_Request:_
Every record here should be printed again exactly.

## START Data entries

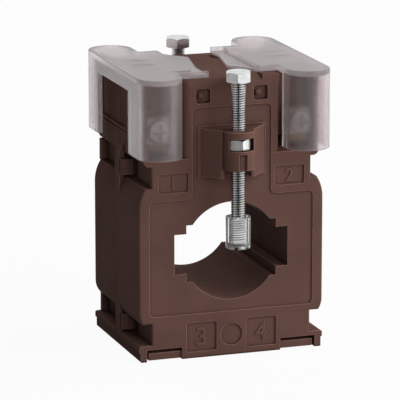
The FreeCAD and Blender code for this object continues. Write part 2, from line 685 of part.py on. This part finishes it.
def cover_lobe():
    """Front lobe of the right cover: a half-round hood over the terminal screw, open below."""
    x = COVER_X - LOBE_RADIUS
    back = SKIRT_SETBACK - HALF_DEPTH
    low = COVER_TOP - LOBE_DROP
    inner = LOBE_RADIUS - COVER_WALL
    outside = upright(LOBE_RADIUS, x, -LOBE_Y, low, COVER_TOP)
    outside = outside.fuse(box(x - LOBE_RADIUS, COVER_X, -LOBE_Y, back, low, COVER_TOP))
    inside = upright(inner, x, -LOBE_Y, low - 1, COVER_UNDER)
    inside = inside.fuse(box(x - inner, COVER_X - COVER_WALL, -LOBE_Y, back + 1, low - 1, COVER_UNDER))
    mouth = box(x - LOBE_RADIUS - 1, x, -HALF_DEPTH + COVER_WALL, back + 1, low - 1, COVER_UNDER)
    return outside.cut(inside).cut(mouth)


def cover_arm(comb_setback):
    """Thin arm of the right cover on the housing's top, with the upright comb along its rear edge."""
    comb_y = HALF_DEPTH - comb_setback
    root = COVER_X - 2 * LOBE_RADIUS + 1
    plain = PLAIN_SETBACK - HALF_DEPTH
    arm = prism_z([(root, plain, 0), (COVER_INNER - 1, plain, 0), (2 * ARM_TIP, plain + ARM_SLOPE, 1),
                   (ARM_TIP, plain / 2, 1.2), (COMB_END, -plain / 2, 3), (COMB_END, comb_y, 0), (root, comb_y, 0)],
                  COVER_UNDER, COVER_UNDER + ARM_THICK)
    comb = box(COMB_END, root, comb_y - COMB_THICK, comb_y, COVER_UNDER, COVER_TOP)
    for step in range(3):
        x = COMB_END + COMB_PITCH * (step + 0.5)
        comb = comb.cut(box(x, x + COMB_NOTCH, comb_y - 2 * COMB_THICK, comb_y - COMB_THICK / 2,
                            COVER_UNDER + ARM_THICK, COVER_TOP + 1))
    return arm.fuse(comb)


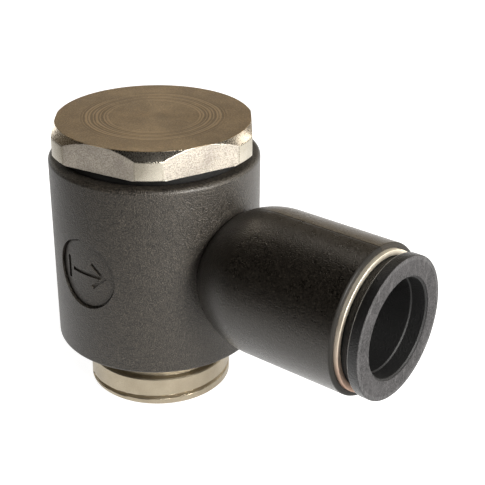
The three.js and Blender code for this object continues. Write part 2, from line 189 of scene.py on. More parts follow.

## END Data entries

_Answer:_
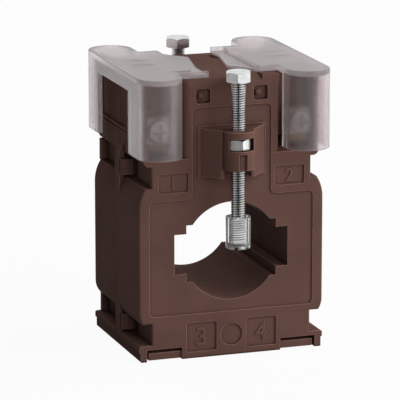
The FreeCAD and Blender code for this object continues. Write part 2, from line 685 of part.py on. This part finishes it.
def cover_lobe():
    """Front lobe of the right cover: a half-round hood over the terminal screw, open below."""
    x = COVER_X - LOBE_RADIUS
    back = SKIRT_SETBACK - HALF_DEPTH
    low = COVER_TOP - LOBE_DROP
    inner = LOBE_RADIUS - COVER_WALL
    outside = upright(LOBE_RADIUS, x, -LOBE_Y, low, COVER_TOP)
    outside = outside.fuse(box(x - LOBE_RADIUS, COVER_X, -LOBE_Y, back, low, COVER_TOP))
    inside = upright(inner, x, -LOBE_Y, low - 1, COVER_UNDER)
    inside = inside.fuse(box(x - inner, COVER_X - COVER_WALL, -LOBE_Y, back + 1, low - 1, COVER_UNDER))
    mouth = box(x - LOBE_RADIUS - 1, x, -HALF_DEPTH + COVER_WALL, back + 1, low - 1, COVER_UNDER)
    return outside.cut(inside).cut(mouth)


def cover_arm(comb_setback):
    """Thin arm of the right cover on the housing's top, with the upright comb along its rear edge."""
    comb_y = HALF_DEPTH - comb_setback
    root = COVER_X - 2 * LOBE_RADIUS + 1
    plain = PLAIN_SETBACK - HALF_DEPTH
    arm = prism_z([(root, plain, 0), (COVER_INNER - 1, plain, 0), (2 * ARM_TIP, plain + ARM_SLOPE, 1),
                   (ARM_TIP, plain / 2, 1.2), (COMB_END, -plain / 2, 3), (COMB_END, comb_y, 0), (root, comb_y, 0)],
                  COVER_UNDER, COVER_UNDER + ARM_THICK)
    comb = box(COMB_END, root, comb_y - COMB_THICK, comb_y, COVER_UNDER, COVER_TOP)
    for step in range(3):
        x = COMB_END + COMB_PITCH * (step + 0.5)
        comb = comb.cut(box(x, x + COMB_NOTCH, comb_y - 2 * COMB_THICK, comb_y - COMB_THICK / 2,
                            COVER_UNDER + ARM_THICK, COVER_TOP + 1))
    return arm.fuse(comb)


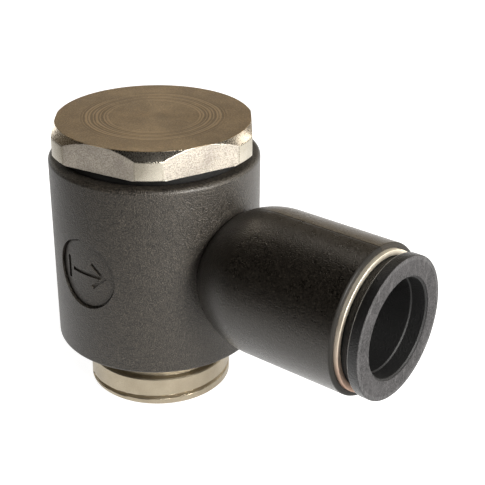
The three.js and Blender code for this object continues. Write part 2, from line 189 of scene.py on. More parts follow.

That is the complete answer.